Communities across the United States have started launching children’s savings account (CSA) programs to help families save for their children’s college futures. But Boston’s CSA program, whose pilot is set to launch in Fall 2016, stands out in an important respect.
After two years of researching various CSA programs, the Eos Foundation found that Boston’s was the only one that started with input from the schools.
“If people could re-do it, they’d start with the schools,” said Brinda Budhraja Ghiya, a researcher for the Eos Foundation, which is supporting Boston’s CSA pilot program.
Principals and teachers from the five Boston Public Schools participating in the pilot program – Harvard/Kent Elementary School, James Otis Elementary School, McKay K-8 School, Franklin D. Roosevelt K-8 School, and Conley Elementary School – met with city and community leaders today to share their ideas on integrating the program into their classrooms and school cultures.

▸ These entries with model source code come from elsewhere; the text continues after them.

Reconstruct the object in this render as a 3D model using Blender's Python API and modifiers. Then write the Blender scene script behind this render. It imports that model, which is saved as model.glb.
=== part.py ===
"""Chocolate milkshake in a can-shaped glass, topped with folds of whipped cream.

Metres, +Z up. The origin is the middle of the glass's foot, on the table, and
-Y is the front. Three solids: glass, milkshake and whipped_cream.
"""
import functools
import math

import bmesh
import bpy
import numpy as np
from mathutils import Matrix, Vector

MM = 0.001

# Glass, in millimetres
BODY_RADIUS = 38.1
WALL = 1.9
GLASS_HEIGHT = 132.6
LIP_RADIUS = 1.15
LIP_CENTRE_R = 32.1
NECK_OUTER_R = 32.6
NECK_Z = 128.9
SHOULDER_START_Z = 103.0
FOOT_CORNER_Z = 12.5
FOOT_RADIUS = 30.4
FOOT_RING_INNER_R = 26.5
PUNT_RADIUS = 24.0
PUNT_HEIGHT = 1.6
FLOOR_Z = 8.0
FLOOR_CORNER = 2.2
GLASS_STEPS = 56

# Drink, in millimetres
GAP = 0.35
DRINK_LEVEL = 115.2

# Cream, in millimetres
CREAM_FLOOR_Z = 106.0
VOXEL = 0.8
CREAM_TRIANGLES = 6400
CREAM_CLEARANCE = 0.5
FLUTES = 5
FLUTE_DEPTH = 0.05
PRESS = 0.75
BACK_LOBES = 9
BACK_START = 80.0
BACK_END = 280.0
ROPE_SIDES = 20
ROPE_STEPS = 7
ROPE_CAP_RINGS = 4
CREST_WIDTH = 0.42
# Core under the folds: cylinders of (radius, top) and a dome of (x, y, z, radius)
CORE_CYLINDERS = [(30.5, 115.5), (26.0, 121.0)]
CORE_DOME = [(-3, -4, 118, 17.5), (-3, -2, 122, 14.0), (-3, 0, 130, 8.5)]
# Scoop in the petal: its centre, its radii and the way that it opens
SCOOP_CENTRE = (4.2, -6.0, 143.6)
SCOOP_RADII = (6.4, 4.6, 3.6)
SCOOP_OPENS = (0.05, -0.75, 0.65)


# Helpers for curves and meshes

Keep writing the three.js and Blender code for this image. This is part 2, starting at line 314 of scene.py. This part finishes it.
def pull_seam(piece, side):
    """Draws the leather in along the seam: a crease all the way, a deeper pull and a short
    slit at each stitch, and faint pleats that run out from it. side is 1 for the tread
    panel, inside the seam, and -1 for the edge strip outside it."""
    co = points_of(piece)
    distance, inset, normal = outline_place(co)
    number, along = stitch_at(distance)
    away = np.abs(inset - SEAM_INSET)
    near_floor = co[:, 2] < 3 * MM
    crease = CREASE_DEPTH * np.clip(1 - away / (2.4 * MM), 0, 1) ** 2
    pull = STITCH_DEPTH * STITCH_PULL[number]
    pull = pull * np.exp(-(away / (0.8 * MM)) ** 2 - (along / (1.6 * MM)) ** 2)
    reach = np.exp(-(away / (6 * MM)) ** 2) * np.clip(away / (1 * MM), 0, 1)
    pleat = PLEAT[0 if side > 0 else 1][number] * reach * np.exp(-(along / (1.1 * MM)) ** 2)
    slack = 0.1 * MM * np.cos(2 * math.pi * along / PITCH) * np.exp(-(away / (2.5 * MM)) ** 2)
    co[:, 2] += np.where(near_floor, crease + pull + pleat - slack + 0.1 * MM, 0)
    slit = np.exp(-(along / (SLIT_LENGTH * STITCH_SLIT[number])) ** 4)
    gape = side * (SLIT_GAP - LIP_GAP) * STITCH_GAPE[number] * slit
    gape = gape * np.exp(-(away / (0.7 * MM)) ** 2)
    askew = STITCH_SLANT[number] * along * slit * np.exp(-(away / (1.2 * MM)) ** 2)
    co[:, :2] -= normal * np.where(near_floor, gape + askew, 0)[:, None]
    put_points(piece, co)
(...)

While the task of exciting kindergarteners about financial literacy may puzzle policy wonks, the educators pooled a wealth of ideas. They discussed the value of school stores, classroom piggy banks, dramatic play using cash registers and money, and games, songs and field trips themed around the concepts of money and saving. Several of the schools planned to partner with ReadBoston to identify age-appropriate books that illustrate the link between saving in the present and meeting goals in the future.
The educators also considered ways to promote a college-going culture, including everything from encouraging staff to wear their alumni attire to giving classrooms college names. As McKay Principal Jordan Weymer put it, the goal is to “de-mythologize college.”
That goal embodies one of the purposes of the Boston’s Children’s Savings Account program. Concurrent with the schools’ efforts, the CSA program will endow each child with a seeded savings account specifically dedicated to post-secondary education. Research has shown that families with CSAs are more likely to see college as a goal for their children.